Attorney-client privilege

In the movie “Primal Fear,” moments after Richard Gere’s attorney character victoriously defeats the prosecution, freeing his altar boy client accused of murder, he visits him in the jail cell. After a conversation with the newly-freed man, the attorney walks away, now realizing not only is his client guilty, but that he is the only person with the knowledge of this truth, and that he is bound to secrecy. So, if an attorney discovers his client has indeed committed a heinous crime, why can’t he turn the client over to the authorities? The reason is because the attorney-client privilege protects the communication made between the client and the attorney in the scope of representation. Most importantly, this privilege is held by the client, not the attorney.

Aside from the educational difference between attorney and non-attorney representation (in a tax matter), there is also a difference with regards to where the privilege ends. IRC Section 7525 extends clients the protection of the privilege even when represented by a non-attorney in a civil tax matter. The general rule extends the same “common law protections of confidentiality that exist between a taxpayer and attorney between a taxpayer and any federally authorized tax practitioner.”

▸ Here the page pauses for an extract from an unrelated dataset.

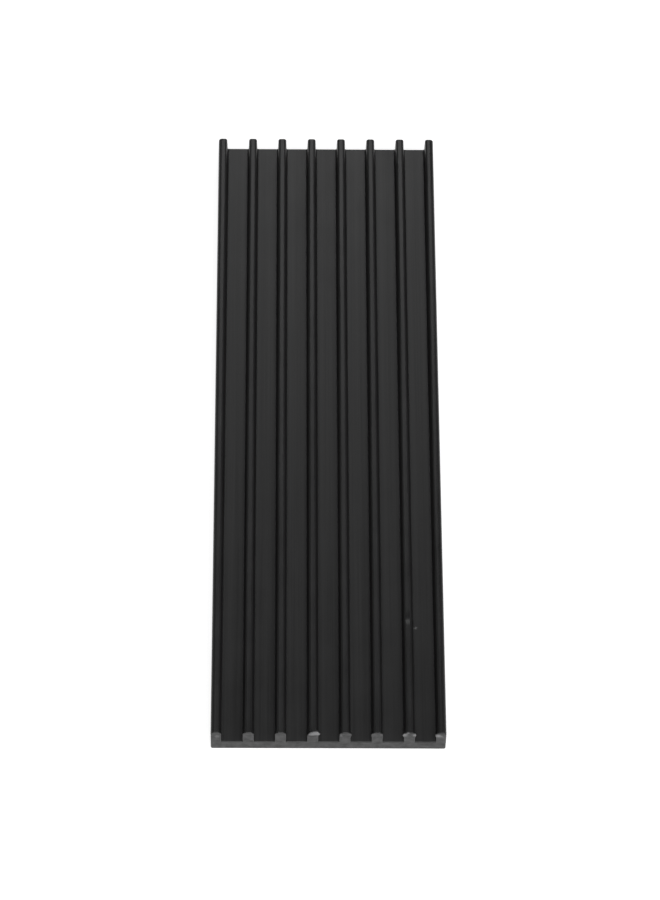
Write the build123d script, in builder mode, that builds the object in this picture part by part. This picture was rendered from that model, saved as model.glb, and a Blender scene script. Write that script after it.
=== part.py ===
from build123d import *
import os
from math import cos, radians, sin, tan

# Heat sink of a solid state drive: one extruded bar of aluminium, sawn to length and black anodised.
# A flat base carries upright fins that run its whole length, with an open channel between each two.
# Millimetres and degrees. The fins run along Y, the underside lies on Z = 0, the origin is at its middle.

# Overall size
length = 70.0
width = 22.0
height = 3.0

# Extruded profile
base_thickness = 1.3
fin_count = 8
fin_tip_width = 0.8
outer_fin_width = 0.865
fin_draft = 1.5
tip_radius = 0.26
outer_tip_radius = 0.35
root_radius = 0.2
base_edge_radius = 0.18

# Sawn ends
end_break = 0.1

# Flare where the saw has spread the near end of each fin
flare_width = 1.18
flare_length = 0.22
flare_taper = 42.0
flare_corner_radius = 0.26

# Dent that something round has pressed into the crest of one fin
dent_length = 1.2
dent_depth = 0.08
dent_from_near_end = 12.5
dented_fin_from_right = 2

# Chip where the crest of another fin meets the near end, deeper on its left
chip_back = 0.1
chip_down = 0.31
chip_tilt = 32.0
chipped_fin_from_left = 4

# What follows from these sizes
fin_height = height - base_thickness
channel_mouth = (width - 2 * outer_fin_width - (fin_count - 2) * fin_tip_width) / (fin_count - 1)
channel_floor = channel_mouth - 2 * fin_height * tan(radians(fin_draft))
fin_pitch = channel_mouth + fin_tip_width
right_fin_x = (fin_count - 1) / 2 * fin_pitch
near_end_y = -length / 2
dent_radius = (dent_length**2 / 4 + dent_depth**2) / (2 * dent_depth)
dent_place = (
    right_fin_x - (dented_fin_from_right - 1) * fin_pitch,
    near_end_y + dent_from_near_end,
    height - dent_depth + dent_radius,
)
flare_foot = base_thickness / 2
flare_height = height - end_break - flare_foot
chip_x = -right_fin_x + (chipped_fin_from_left - 1) * fin_pitch
chip_wedge_rise = flare_width
chip_wedge_back = chip_back * (1 + chip_wedge_rise / chip_down)
chip_plane = Plane(
    origin=(chip_x, near_end_y, height),
    x_dir=(0, 1, 0),
    z_dir=(cos(radians(chip_tilt)), 0, sin(radians(chip_tilt))),
)

# Each rounding is limited by the wall that it lies on
tip_fillet = min(tip_radius, 0.45 * fin_tip_width)
outer_tip_fillet = min(outer_tip_radius, 0.45 * outer_fin_width)
root_fillet = min(root_radius, 0.45 * channel_floor)
base_fillet = min(base_edge_radius, 0.45 * base_thickness)
flare_fillet = min(flare_corner_radius, 0.45 * flare_width)


with BuildPart() as heat_sink:
    # The profile, seen along the fins: a plain block with a tapered channel taken out between each two
    with BuildSketch(Plane.XZ) as profile:
        Rectangle(width, height, align=(Align.CENTER, Align.MIN))
        with Locations((0, height)):
            with GridLocations(fin_pitch, 0, fin_count - 1, 1):
                Trapezoid(
                    channel_mouth,
                    fin_height,
                    90 + fin_draft,
                    align=(Align.CENTER, Align.MAX),
                    mode=Mode.SUBTRACT,
                )
        crest_corners = profile.vertices().group_by(Axis.Y)[-1].sort_by(Axis.X)
        fillet(crest_corners[1:-1], tip_fillet)
        crest_corners = profile.vertices().group_by(Axis.Y)[-1].sort_by(Axis.X)
        fillet([crest_corners[0], crest_corners[-1]], outer_tip_fillet)
        root_corners = profile.vertices().group_by(Axis.Y)[1]
        fillet(root_corners, root_fillet)
        base_corners = profile.vertices().group_by(Axis.Y)[0]
        fillet(base_corners, base_fillet)
    extrude(amount=length / 2, both=True)

    # Both sawn ends have their sharp edges broken all round
    sawn_ends = heat_sink.faces().filter_by(Axis.Y)
    chamfer(sawn_ends.edges(), end_break)

    # The flares start in the base, taper back into their fins and stay clear of the bar's outer corners
    with BuildSketch(Plane.XZ.offset(-near_end_y)) as flares:
        with Locations((0, flare_foot)):
            with GridLocations(fin_pitch, 0, fin_count, 1):
                Rectangle(flare_width, flare_height, align=(Align.CENTER, Align.MIN))
        fillet(flares.vertices().group_by(Axis.Y)[-1], flare_fillet)
        Rectangle(
            width - 2 * outer_tip_fillet,
            height,
            align=(Align.CENTER, Align.MIN),
            mode=Mode.INTERSECT,
        )
    extrude(amount=-flare_length, taper=flare_taper)

    # The dent is the shallow print of a ball
    with Locations(dent_place):
        Sphere(dent_radius, mode=Mode.SUBTRACT)

    # The chip leaves a slanted facet in place of the corner, and its wedge runs out well past the crest
    with BuildSketch(chip_plane):
        with BuildLine():
            Polyline(
                (0, -chip_down),
                (chip_wedge_back, chip_wedge_rise),
                (0, chip_wedge_rise),
                close=True,
            )
        make_face()
    extrude(amount=flare_width, both=True, mode=Mode.SUBTRACT)

heat_sink.part.label = "heat_sink"

os.makedirs("parts", exist_ok=True)
export_step(heat_sink.part, "parts/heat_sink.step")
print("volume", round(heat_sink.part.volume, 3), "valid", heat_sink.part.is_valid)
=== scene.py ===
import math

import bpy
import numpy as np
from mathutils import Matrix, Vector


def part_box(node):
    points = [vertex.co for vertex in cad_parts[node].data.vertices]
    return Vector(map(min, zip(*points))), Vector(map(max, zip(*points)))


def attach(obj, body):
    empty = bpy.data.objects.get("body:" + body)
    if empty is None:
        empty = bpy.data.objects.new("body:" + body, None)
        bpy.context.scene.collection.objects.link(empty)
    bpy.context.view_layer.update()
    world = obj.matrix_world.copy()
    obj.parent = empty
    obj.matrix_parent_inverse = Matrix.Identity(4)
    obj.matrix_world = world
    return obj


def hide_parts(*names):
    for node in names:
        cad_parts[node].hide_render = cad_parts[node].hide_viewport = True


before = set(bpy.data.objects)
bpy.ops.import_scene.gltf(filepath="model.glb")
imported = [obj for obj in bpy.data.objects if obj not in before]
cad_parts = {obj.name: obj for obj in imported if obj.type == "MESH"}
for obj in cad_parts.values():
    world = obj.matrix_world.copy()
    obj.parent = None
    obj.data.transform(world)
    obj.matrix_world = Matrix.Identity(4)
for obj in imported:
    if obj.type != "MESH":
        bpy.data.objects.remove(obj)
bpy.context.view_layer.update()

MM = 0.001

# The bar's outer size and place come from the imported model
low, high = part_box("heat_sink")
width = high.x - low.x
height = high.z
near_end = low.y
far_end = high.y

# Its profile, as in the part's source apart from tighter roots
fin_count = 8
base_thickness = 1.3 * MM
fin_tip_width = 0.8 * MM
outer_fin_width = 0.865 * MM
fin_draft = math.radians(1.5)
tip_radius = 0.26 * MM
outer_tip_radius = 0.35 * MM
root_radius = 0.14 * MM
base_edge_radius = 0.18 * MM
channel_mouth = (width - 2 * outer_fin_width - (fin_count - 2) * fin_tip_width) / (fin_count - 1)
fin_pitch = channel_mouth + fin_tip_width

# How far all fins but the first stand to the right of even places
fin_shift = 0.04 * MM

# How finely each stretch of the profile is divided
tip_steps = 7
root_steps = 6
wall_steps = 8
crest_steps = 3
floor_steps = 8
side_steps = 3
corner_steps = 4

# How close to each end of a stretch its first point lies, to keep the edges crisp
seam = 0.03 * MM

# Sawn ends with their edges broken, from which the repeats of the profile grow further apart
end_break = 0.1 * MM
break_steps = 4
end_growth = 1.3
widest_station = 3.0 * MM

# Flare where the saw has spread the near end of each fin
flare_width = 1.18 * MM
flare_corner_radius = 0.26 * MM
flare_taper = math.radians(42)
flare_edge = 0.04 * MM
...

However, if the tax matter eventually results in a criminal prosecution or a tax shelter argument, the privilege may no longer be asserted by the client with a nonattorney representative. Instead, the nonattorney representative may be called as a witness for the criminal case. In contrast, a client may still assert the privilege if his or her representative is an attorney, which is an obvious and unarguable benefit of engaging an attorney as legal representation over a non-attorney even when tax matters may permit the option.

Unauthorized practice of law

In the blockbuster hit “The Rainmaker,” Rudy Baylor enters the courtroom to take on a swanky insurance company defendant targeting low-income clients and denying their well-founded claims. He enters the courtroom, having recently passed the bar exam, but without a license. He is thrown out of the courtroom, being threatened with severe sanctions of “unauthorized practice of law without a license.”

The practice of law is defined in Illinois as “the giving of such advice or rendition of such service requires the use of any degree of legal knowledge or skill.” People ex rel, Illinois State Bar Association v. Schafer, 404 Ill. 45, 87 N.E.2d 773, Ill.1949. Every jurisdiction has a different interpretation on the practice of law.

Lawyer and non-lawyer alike can suffer repercussions from the unauthorized practice of law. Depending on the jurisdiction, the violator can be charged with a crime or even sued for malpractice. When an unlicensed person holds himself or herself out as a lawyer, the law of frauds is violated. People v. Schreiber, 250 Ill. 345, 95 N.E. 189, Ill. 1911. Unlicensed individuals are often held at the same standard of care, and therefore, can often be sued for malpractice. Example see Biakanja v. Irving , 49 Cal.2d 347, 320 P.2d 16, Cal. 1958.

Multidisciplinary practice

Alternatively, although an individual may in fact be a licensed attorney, he or she may not be practicing law. Attorneys are not permitted to “practice law” if part of a multidisciplinary firm, such as an accounting firm. However, even absent the actual practice of law for his or her clients, the benefit to obtaining an attorney, even if bound not to practice law, is his or her expertise of the law.

Adept in legal research, attorneys have been trained to not only find the applicable laws, but also interpret their controlling order. When faced with the IRC, revenue rulings, revenue procedures and court precedent of various jurisdictions, having expertise with the interpretation of the federal and state tax laws is beneficial. More often, a professional not adept in the order or interpretation of law will conduct incomplete research and potentially make a mistake in a client recommendation, or more likely, omit all or a portion of the client’s current or deferral tax opportunities.

Another benefit of engaging an attorney, or a multidisciplinary team with an attorney, is the other areas of expertise obtained. For example, estate planning, benefits planning and retirement planning are other areas affected by tax law, but also overlay into other areas of the law. A closely-held business owner should consider these areas when creating a proactive tax plan. The interpretation of laws in one of these areas overlaps into the next. Exhausting all areas interdependently produces a synergistic result.

For example, benefits planning affects the owner’s tax situation because he or she is the owner of the company (type of benefit determines the deductibility by the company), as well as an employee (benefit may or may not be included in personal income depending on the type of benefit). The business owner should consider the tax consequences of the benefits he or she offers prior to putting the plan in place. The ability to expertly identify which benefits may fall into a tax-advantaged category may require a tremendous amount of legal research. For example, this research may involve studying court cases from a given jurisdiction to discover what was upheld as deductible and what was held not to be deductible. Again, the attorney-team’s expertise in legal research is beneficial, as is past litigation experience.

Many popular movies portray the inexperienced solo-team rookie underdog winning the trial, as Hollywood certainly loves a story of the exception rather than the rule! However, it is important to remember that the true winner is the client who never ends up in the courtroom in the first place. By utilizing an expert team of attorneys with an array of experience and backgrounds, a proactive comprehensive tax plan can be devised to reduce a taxpayer’s risk, increase business and personal asset protection, explore valuable deferral and retirement opportunities and produce a synergistic benefit for a closely-held business owner.